**What the task requires:** Below you will find a set of lines. Repeat them all exactly.

**Material provided:**
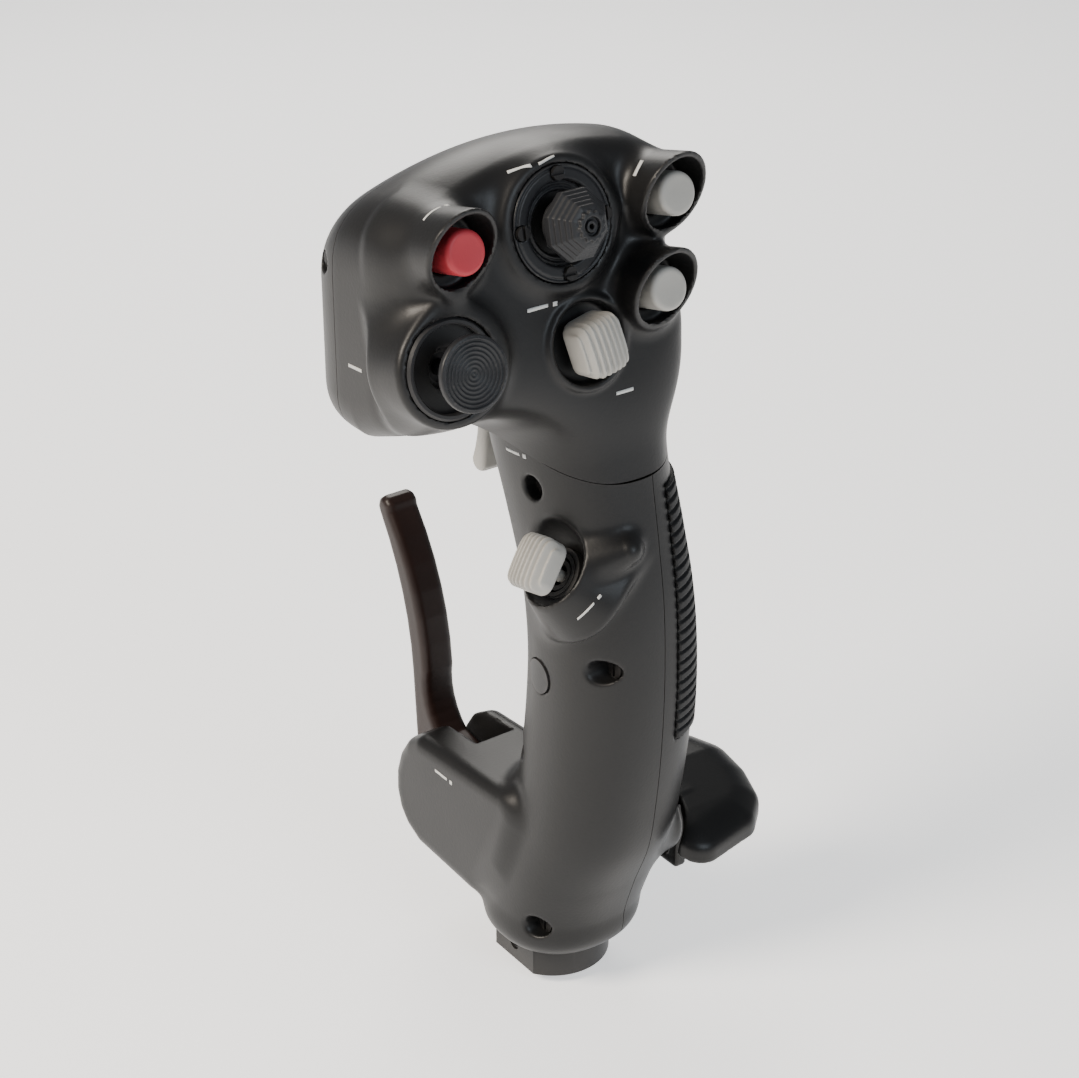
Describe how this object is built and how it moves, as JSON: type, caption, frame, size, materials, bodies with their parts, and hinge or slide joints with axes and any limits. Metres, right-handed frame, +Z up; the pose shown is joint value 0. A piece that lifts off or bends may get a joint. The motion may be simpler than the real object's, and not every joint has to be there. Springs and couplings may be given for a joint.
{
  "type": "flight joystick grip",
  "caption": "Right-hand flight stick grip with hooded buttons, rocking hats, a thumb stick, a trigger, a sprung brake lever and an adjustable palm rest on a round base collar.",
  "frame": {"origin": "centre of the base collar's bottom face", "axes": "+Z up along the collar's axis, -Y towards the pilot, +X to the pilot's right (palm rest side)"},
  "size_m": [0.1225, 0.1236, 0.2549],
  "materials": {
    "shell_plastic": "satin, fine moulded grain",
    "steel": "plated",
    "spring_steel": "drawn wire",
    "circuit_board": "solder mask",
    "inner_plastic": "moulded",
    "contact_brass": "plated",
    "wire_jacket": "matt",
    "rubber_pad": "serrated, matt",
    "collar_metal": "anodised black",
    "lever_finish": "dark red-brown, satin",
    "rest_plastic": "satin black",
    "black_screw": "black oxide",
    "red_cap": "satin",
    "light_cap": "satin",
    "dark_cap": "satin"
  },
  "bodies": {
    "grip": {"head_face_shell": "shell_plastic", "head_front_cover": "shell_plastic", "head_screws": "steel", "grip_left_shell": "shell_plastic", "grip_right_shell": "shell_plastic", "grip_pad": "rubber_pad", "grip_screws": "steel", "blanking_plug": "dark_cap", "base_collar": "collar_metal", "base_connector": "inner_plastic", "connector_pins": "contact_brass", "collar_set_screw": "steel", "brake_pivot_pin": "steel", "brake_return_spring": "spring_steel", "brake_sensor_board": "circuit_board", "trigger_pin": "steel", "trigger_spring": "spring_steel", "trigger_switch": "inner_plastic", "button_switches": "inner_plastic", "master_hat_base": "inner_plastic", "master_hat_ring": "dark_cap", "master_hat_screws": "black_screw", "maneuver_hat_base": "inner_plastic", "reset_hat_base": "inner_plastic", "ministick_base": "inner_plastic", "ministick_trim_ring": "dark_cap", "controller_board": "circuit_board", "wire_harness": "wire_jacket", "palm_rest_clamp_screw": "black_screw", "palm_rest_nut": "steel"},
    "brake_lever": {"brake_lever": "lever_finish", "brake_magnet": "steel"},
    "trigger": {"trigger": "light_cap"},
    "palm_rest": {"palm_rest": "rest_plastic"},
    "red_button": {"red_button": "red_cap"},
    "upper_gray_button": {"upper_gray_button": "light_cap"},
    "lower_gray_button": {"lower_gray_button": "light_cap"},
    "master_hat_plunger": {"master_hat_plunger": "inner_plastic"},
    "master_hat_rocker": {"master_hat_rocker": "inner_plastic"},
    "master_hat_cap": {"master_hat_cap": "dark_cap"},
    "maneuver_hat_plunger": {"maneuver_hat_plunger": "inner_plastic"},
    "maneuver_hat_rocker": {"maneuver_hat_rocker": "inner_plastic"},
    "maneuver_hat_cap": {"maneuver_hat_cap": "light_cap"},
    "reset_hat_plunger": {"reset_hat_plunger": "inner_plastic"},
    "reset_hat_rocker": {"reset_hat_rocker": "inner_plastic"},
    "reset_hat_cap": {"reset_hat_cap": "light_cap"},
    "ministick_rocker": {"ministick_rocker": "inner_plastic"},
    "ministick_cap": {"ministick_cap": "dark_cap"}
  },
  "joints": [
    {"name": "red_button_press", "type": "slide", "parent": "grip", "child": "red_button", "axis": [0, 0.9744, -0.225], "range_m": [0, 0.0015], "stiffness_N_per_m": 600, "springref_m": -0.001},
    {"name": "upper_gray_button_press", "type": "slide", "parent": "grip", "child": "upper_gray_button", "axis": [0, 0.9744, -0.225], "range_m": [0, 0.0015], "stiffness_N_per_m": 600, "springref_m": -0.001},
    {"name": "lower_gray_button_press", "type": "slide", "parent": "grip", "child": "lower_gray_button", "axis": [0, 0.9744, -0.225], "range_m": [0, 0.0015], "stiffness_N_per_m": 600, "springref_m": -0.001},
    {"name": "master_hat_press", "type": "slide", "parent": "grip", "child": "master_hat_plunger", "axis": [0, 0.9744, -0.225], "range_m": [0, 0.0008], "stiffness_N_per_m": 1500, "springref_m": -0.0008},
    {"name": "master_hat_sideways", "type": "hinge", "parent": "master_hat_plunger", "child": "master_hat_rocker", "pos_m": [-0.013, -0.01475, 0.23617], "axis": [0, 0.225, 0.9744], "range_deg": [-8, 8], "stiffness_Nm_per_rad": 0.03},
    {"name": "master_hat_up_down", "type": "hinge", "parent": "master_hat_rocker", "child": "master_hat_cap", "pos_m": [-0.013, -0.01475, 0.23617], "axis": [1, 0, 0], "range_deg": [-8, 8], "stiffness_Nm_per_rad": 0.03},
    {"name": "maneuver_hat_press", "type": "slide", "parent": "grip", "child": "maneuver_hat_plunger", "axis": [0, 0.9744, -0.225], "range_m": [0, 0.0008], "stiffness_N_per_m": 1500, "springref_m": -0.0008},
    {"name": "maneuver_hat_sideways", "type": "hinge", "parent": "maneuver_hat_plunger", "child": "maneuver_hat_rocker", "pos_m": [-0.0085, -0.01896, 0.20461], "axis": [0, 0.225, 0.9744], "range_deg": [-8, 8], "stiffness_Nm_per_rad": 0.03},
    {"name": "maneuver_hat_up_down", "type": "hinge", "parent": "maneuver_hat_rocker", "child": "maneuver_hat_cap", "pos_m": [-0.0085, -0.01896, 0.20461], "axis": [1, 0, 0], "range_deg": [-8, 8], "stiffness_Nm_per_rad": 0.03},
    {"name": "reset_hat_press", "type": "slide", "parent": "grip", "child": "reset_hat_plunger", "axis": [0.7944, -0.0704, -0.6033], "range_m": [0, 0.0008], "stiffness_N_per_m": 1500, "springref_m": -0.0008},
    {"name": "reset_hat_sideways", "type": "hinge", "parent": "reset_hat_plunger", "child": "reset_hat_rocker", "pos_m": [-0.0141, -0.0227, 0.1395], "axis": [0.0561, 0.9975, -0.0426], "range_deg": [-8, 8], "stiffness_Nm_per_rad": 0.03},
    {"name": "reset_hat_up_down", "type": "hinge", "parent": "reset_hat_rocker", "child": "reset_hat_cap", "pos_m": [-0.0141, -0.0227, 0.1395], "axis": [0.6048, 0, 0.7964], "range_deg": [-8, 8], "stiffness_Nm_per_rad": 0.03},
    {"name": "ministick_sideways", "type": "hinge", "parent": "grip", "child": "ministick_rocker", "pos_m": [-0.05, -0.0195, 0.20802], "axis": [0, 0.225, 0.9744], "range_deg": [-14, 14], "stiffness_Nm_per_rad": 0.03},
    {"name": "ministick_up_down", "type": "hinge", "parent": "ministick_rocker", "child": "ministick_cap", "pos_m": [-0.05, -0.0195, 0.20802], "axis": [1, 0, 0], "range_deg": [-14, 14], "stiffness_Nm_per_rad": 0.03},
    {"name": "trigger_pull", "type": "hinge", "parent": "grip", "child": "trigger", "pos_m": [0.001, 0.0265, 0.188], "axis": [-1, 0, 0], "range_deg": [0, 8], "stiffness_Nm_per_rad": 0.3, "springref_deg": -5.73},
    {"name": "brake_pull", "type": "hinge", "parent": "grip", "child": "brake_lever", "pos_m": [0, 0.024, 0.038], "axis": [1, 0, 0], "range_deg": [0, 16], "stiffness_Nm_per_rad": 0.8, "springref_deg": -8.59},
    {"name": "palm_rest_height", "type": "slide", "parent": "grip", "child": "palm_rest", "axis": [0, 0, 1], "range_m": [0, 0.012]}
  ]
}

**Reply to the exercise:**
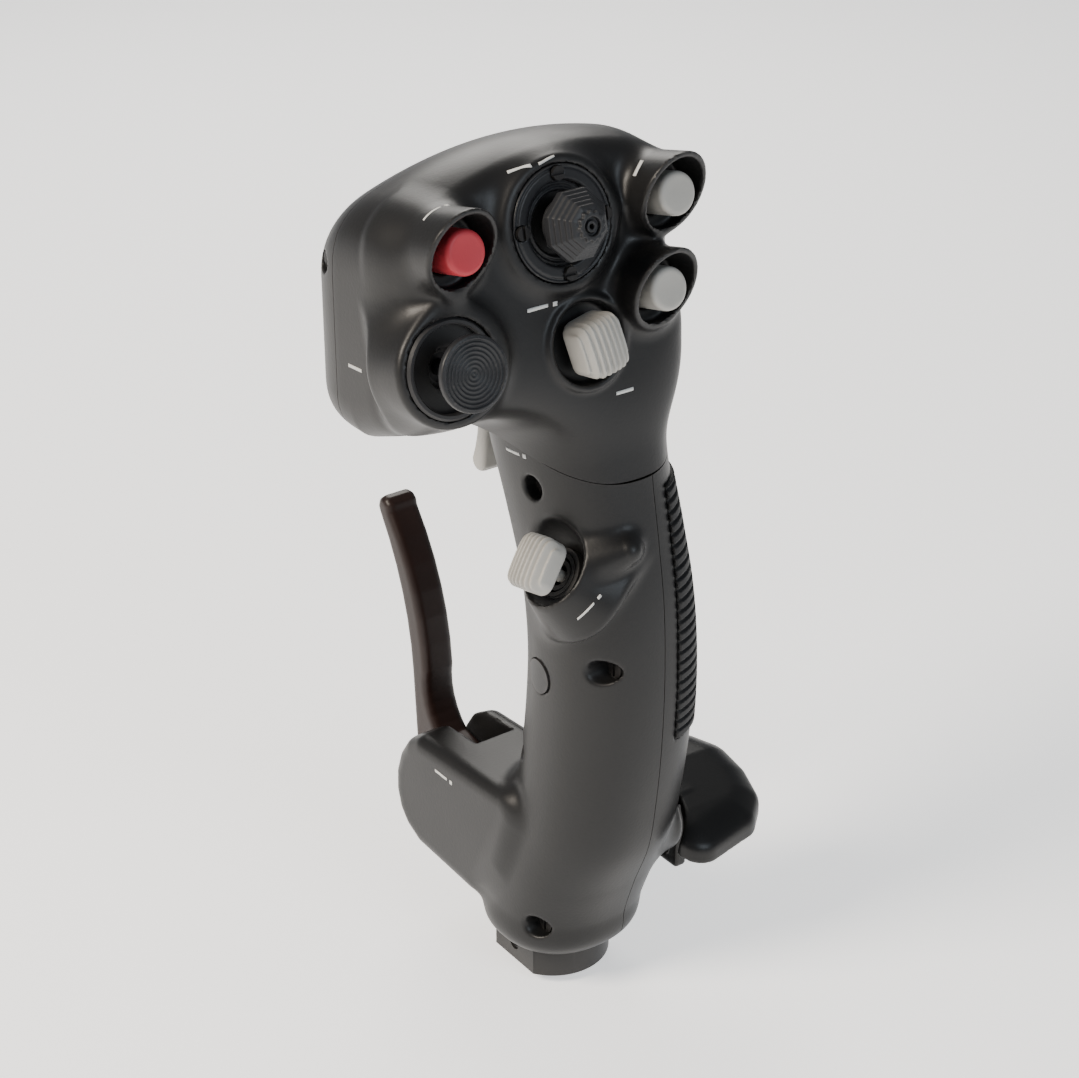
Describe how this object is built and how it moves, as JSON: type, caption, frame, size, materials, bodies with their parts, and hinge or slide joints with axes and any limits. Metres, right-handed frame, +Z up; the pose shown is joint value 0. A piece that lifts off or bends may get a joint. The motion may be simpler than the real object's, and not every joint has to be there. Springs and couplings may be given for a joint.
{
  "type": "flight joystick grip",
  "caption": "Right-hand flight stick grip with hooded buttons, rocking hats, a thumb stick, a trigger, a sprung brake lever and an adjustable palm rest on a round base collar.",
  "frame": {"origin": "centre of the base collar's bottom face", "axes": "+Z up along the collar's axis, -Y towards the pilot, +X to the pilot's right (palm rest side)"},
  "size_m": [0.1225, 0.1236, 0.2549],
  "materials": {
    "shell_plastic": "satin, fine moulded grain",
    "steel": "plated",
    "spring_steel": "drawn wire",
    "circuit_board": "solder mask",
    "inner_plastic": "moulded",
    "contact_brass": "plated",
    "wire_jacket": "matt",
    "rubber_pad": "serrated, matt",
    "collar_metal": "anodised black",
    "lever_finish": "dark red-brown, satin",
    "rest_plastic": "satin black",
    "black_screw": "black oxide",
    "red_cap": "satin",
    "light_cap": "satin",
    "dark_cap": "satin"
  },
  "bodies": {
    "grip": {"head_face_shell": "shell_plastic", "head_front_cover": "shell_plastic", "head_screws": "steel", "grip_left_shell": "shell_plastic", "grip_right_shell": "shell_plastic", "grip_pad": "rubber_pad", "grip_screws": "steel", "blanking_plug": "dark_cap", "base_collar": "collar_metal", "base_connector": "inner_plastic", "connector_pins": "contact_brass", "collar_set_screw": "steel", "brake_pivot_pin": "steel", "brake_return_spring": "spring_steel", "brake_sensor_board": "circuit_board", "trigger_pin": "steel", "trigger_spring": "spring_steel", "trigger_switch": "inner_plastic", "button_switches": "inner_plastic", "master_hat_base": "inner_plastic", "master_hat_ring": "dark_cap", "master_hat_screws": "black_screw", "maneuver_hat_base": "inner_plastic", "reset_hat_base": "inner_plastic", "ministick_base": "inner_plastic", "ministick_trim_ring": "dark_cap", "controller_board": "circuit_board", "wire_harness": "wire_jacket", "palm_rest_clamp_screw": "black_screw", "palm_rest_nut": "steel"},
    "brake_lever": {"brake_lever": "lever_finish", "brake_magnet": "steel"},
    "trigger": {"trigger": "light_cap"},
    "palm_rest": {"palm_rest": "rest_plastic"},
    "red_button": {"red_button": "red_cap"},
    "upper_gray_button": {"upper_gray_button": "light_cap"},
    "lower_gray_button": {"lower_gray_button": "light_cap"},
    "master_hat_plunger": {"master_hat_plunger": "inner_plastic"},
    "master_hat_rocker": {"master_hat_rocker": "inner_plastic"},
    "master_hat_cap": {"master_hat_cap": "dark_cap"},
    "maneuver_hat_plunger": {"maneuver_hat_plunger": "inner_plastic"},
    "maneuver_hat_rocker": {"maneuver_hat_rocker": "inner_plastic"},
    "maneuver_hat_cap": {"maneuver_hat_cap": "light_cap"},
    "reset_hat_plunger": {"reset_hat_plunger": "inner_plastic"},
    "reset_hat_rocker": {"reset_hat_rocker": "inner_plastic"},
    "reset_hat_cap": {"reset_hat_cap": "light_cap"},
    "ministick_rocker": {"ministick_rocker": "inner_plastic"},
    "ministick_cap": {"ministick_cap": "dark_cap"}
  },
  "joints": [
    {"name": "red_button_press", "type": "slide", "parent": "grip", "child": "red_button", "axis": [0, 0.9744, -0.225], "range_m": [0, 0.0015], "stiffness_N_per_m": 600, "springref_m": -0.001},
    {"name": "upper_gray_button_press", "type": "slide", "parent": "grip", "child": "upper_gray_button", "axis": [0, 0.9744, -0.225], "range_m": [0, 0.0015], "stiffness_N_per_m": 600, "springref_m": -0.001},
    {"name": "lower_gray_button_press", "type": "slide", "parent": "grip", "child": "lower_gray_button", "axis": [0, 0.9744, -0.225], "range_m": [0, 0.0015], "stiffness_N_per_m": 600, "springref_m": -0.001},
    {"name": "master_hat_press", "type": "slide", "parent": "grip", "child": "master_hat_plunger", "axis": [0, 0.9744, -0.225], "range_m": [0, 0.0008], "stiffness_N_per_m": 1500, "springref_m": -0.0008},
    {"name": "master_hat_sideways", "type": "hinge", "parent": "master_hat_plunger", "child": "master_hat_rocker", "pos_m": [-0.013, -0.01475, 0.23617], "axis": [0, 0.225, 0.9744], "range_deg": [-8, 8], "stiffness_Nm_per_rad": 0.03},
    {"name": "master_hat_up_down", "type": "hinge", "parent": "master_hat_rocker", "child": "master_hat_cap", "pos_m": [-0.013, -0.01475, 0.23617], "axis": [1, 0, 0], "range_deg": [-8, 8], "stiffness_Nm_per_rad": 0.03},
    {"name": "maneuver_hat_press", "type": "slide", "parent": "grip", "child": "maneuver_hat_plunger", "axis": [0, 0.9744, -0.225], "range_m": [0, 0.0008], "stiffness_N_per_m": 1500, "springref_m": -0.0008},
    {"name": "maneuver_hat_sideways", "type": "hinge", "parent": "maneuver_hat_plunger", "child": "maneuver_hat_rocker", "pos_m": [-0.0085, -0.01896, 0.20461], "axis": [0, 0.225, 0.9744], "range_deg": [-8, 8], "stiffness_Nm_per_rad": 0.03},
    {"name": "maneuver_hat_up_down", "type": "hinge", "parent": "maneuver_hat_rocker", "child": "maneuver_hat_cap", "pos_m": [-0.0085, -0.01896, 0.20461], "axis": [1, 0, 0], "range_deg": [-8, 8], "stiffness_Nm_per_rad": 0.03},
    {"name": "reset_hat_press", "type": "slide", "parent": "grip", "child": "reset_hat_plunger", "axis": [0.7944, -0.0704, -0.6033], "range_m": [0, 0.0008], "stiffness_N_per_m": 1500, "springref_m": -0.0008},
    {"name": "reset_hat_sideways", "type": "hinge", "parent": "reset_hat_plunger", "child": "reset_hat_rocker", "pos_m": [-0.0141, -0.0227, 0.1395], "axis": [0.0561, 0.9975, -0.0426], "range_deg": [-8, 8], "stiffness_Nm_per_rad": 0.03},
    {"name": "reset_hat_up_down", "type": "hinge", "parent": "reset_hat_rocker", "child": "reset_hat_cap", "pos_m": [-0.0141, -0.0227, 0.1395], "axis": [0.6048, 0, 0.7964], "range_deg": [-8, 8], "stiffness_Nm_per_rad": 0.03},
    {"name": "ministick_sideways", "type": "hinge", "parent": "grip", "child": "ministick_rocker", "pos_m": [-0.05, -0.0195, 0.20802], "axis": [0, 0.225, 0.9744], "range_deg": [-14, 14], "stiffness_Nm_per_rad": 0.03},
    {"name": "ministick_up_down", "type": "hinge", "parent": "ministick_rocker", "child": "ministick_cap", "pos_m": [-0.05, -0.0195, 0.20802], "axis": [1, 0, 0], "range_deg": [-14, 14], "stiffness_Nm_per_rad": 0.03},
    {"name": "trigger_pull", "type": "hinge", "parent": "grip", "child": "trigger", "pos_m": [0.001, 0.0265, 0.188], "axis": [-1, 0, 0], "range_deg": [0, 8], "stiffness_Nm_per_rad": 0.3, "springref_deg": -5.73},
    {"name": "brake_pull", "type": "hinge", "parent": "grip", "child": "brake_lever", "pos_m": [0, 0.024, 0.038], "axis": [1, 0, 0], "range_deg": [0, 16], "stiffness_Nm_per_rad": 0.8, "springref_deg": -8.59},
    {"name": "palm_rest_height", "type": "slide", "parent": "grip", "child": "palm_rest", "axis": [0, 0, 1], "range_m": [0, 0.012]}
  ]
}